» **EXERCISE AIM**:
Would you return all of this data exactly, leaving nothing out?

——

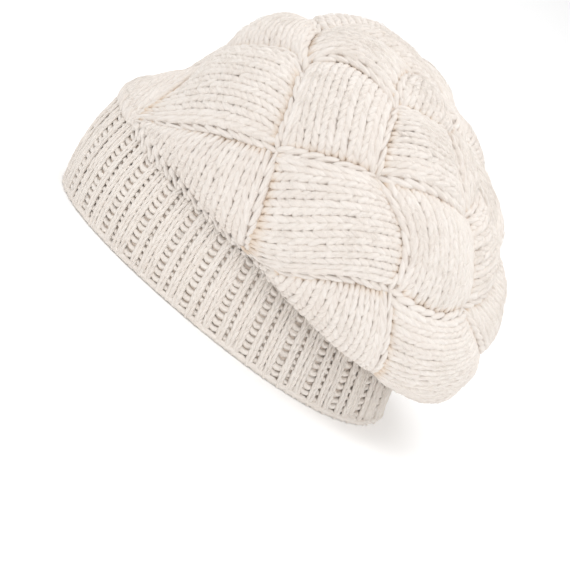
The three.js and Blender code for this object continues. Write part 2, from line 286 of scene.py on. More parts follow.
# Points of a block's bulging cloth in mm. Below the crown's edge it runs on down the band.
def clothPoint(place, across, along):
    spot = place(across, along)
    angle, share = spot[..., 0], np.clip(spot[..., 1], 0, 1)
    height = cushionHeight(across, along, share)
    overBand = 1 + pickUp["bandShares"] * np.minimum(spot[..., 1], 0)
    onBand = bandPoint(angle, overBand) - bandPoint(angle, np.ones_like(overBand))
    return crownPoint(angle, share) + crownNormal(angle, share) * height[..., None] + onBand


def crownOutward(place, across, along):
    spot = place(across, along)
    return crownNormal(spot[..., 0], np.clip(spot[..., 1], 0, 1))


slopeStep = 0.01       # as a share of a block
outwardLean = 0.5      # how far a stitch leans from its cushion's normal to the crown's own


def clothSlope(place, across, along, stepAcross, stepAlong):
    ahead = clothPoint(place, across + stepAcross, along + stepAlong)
    behind = clothPoint(place, across - stepAcross, along - stepAlong)
    return (ahead - behind) / (2 * slopeStep)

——

» **EXERCISE ANSWER**:
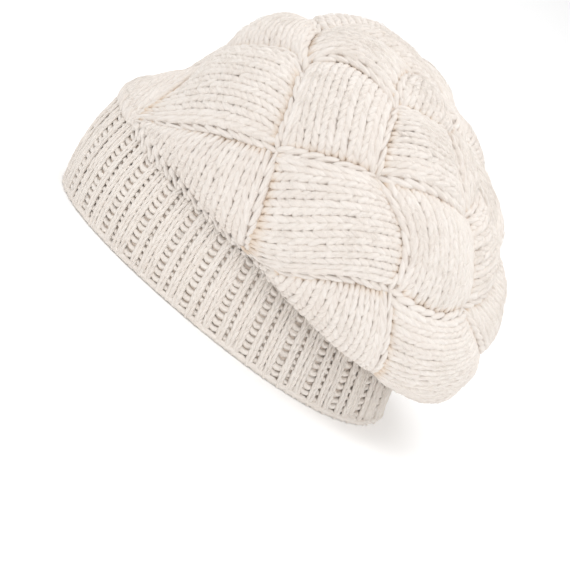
The three.js and Blender code for this object continues. Write part 2, from line 286 of scene.py on. More parts follow.
# Points of a block's bulging cloth in mm. Below the crown's edge it runs on down the band.
def clothPoint(place, across, along):
    spot = place(across, along)
    angle, share = spot[..., 0], np.clip(spot[..., 1], 0, 1)
    height = cushionHeight(across, along, share)
    overBand = 1 + pickUp["bandShares"] * np.minimum(spot[..., 1], 0)
    onBand = bandPoint(angle, overBand) - bandPoint(angle, np.ones_like(overBand))
    return crownPoint(angle, share) + crownNormal(angle, share) * height[..., None] + onBand


def crownOutward(place, across, along):
    spot = place(across, along)
    return crownNormal(spot[..., 0], np.clip(spot[..., 1], 0, 1))


slopeStep = 0.01       # as a share of a block
outwardLean = 0.5      # how far a stitch leans from its cushion's normal to the crown's own


def clothSlope(place, across, along, stepAcross, stepAlong):
    ahead = clothPoint(place, across + stepAcross, along + stepAlong)
    behind = clothPoint(place, across - stepAcross, along - stepAlong)
    return (ahead - behind) / (2 * slopeStep)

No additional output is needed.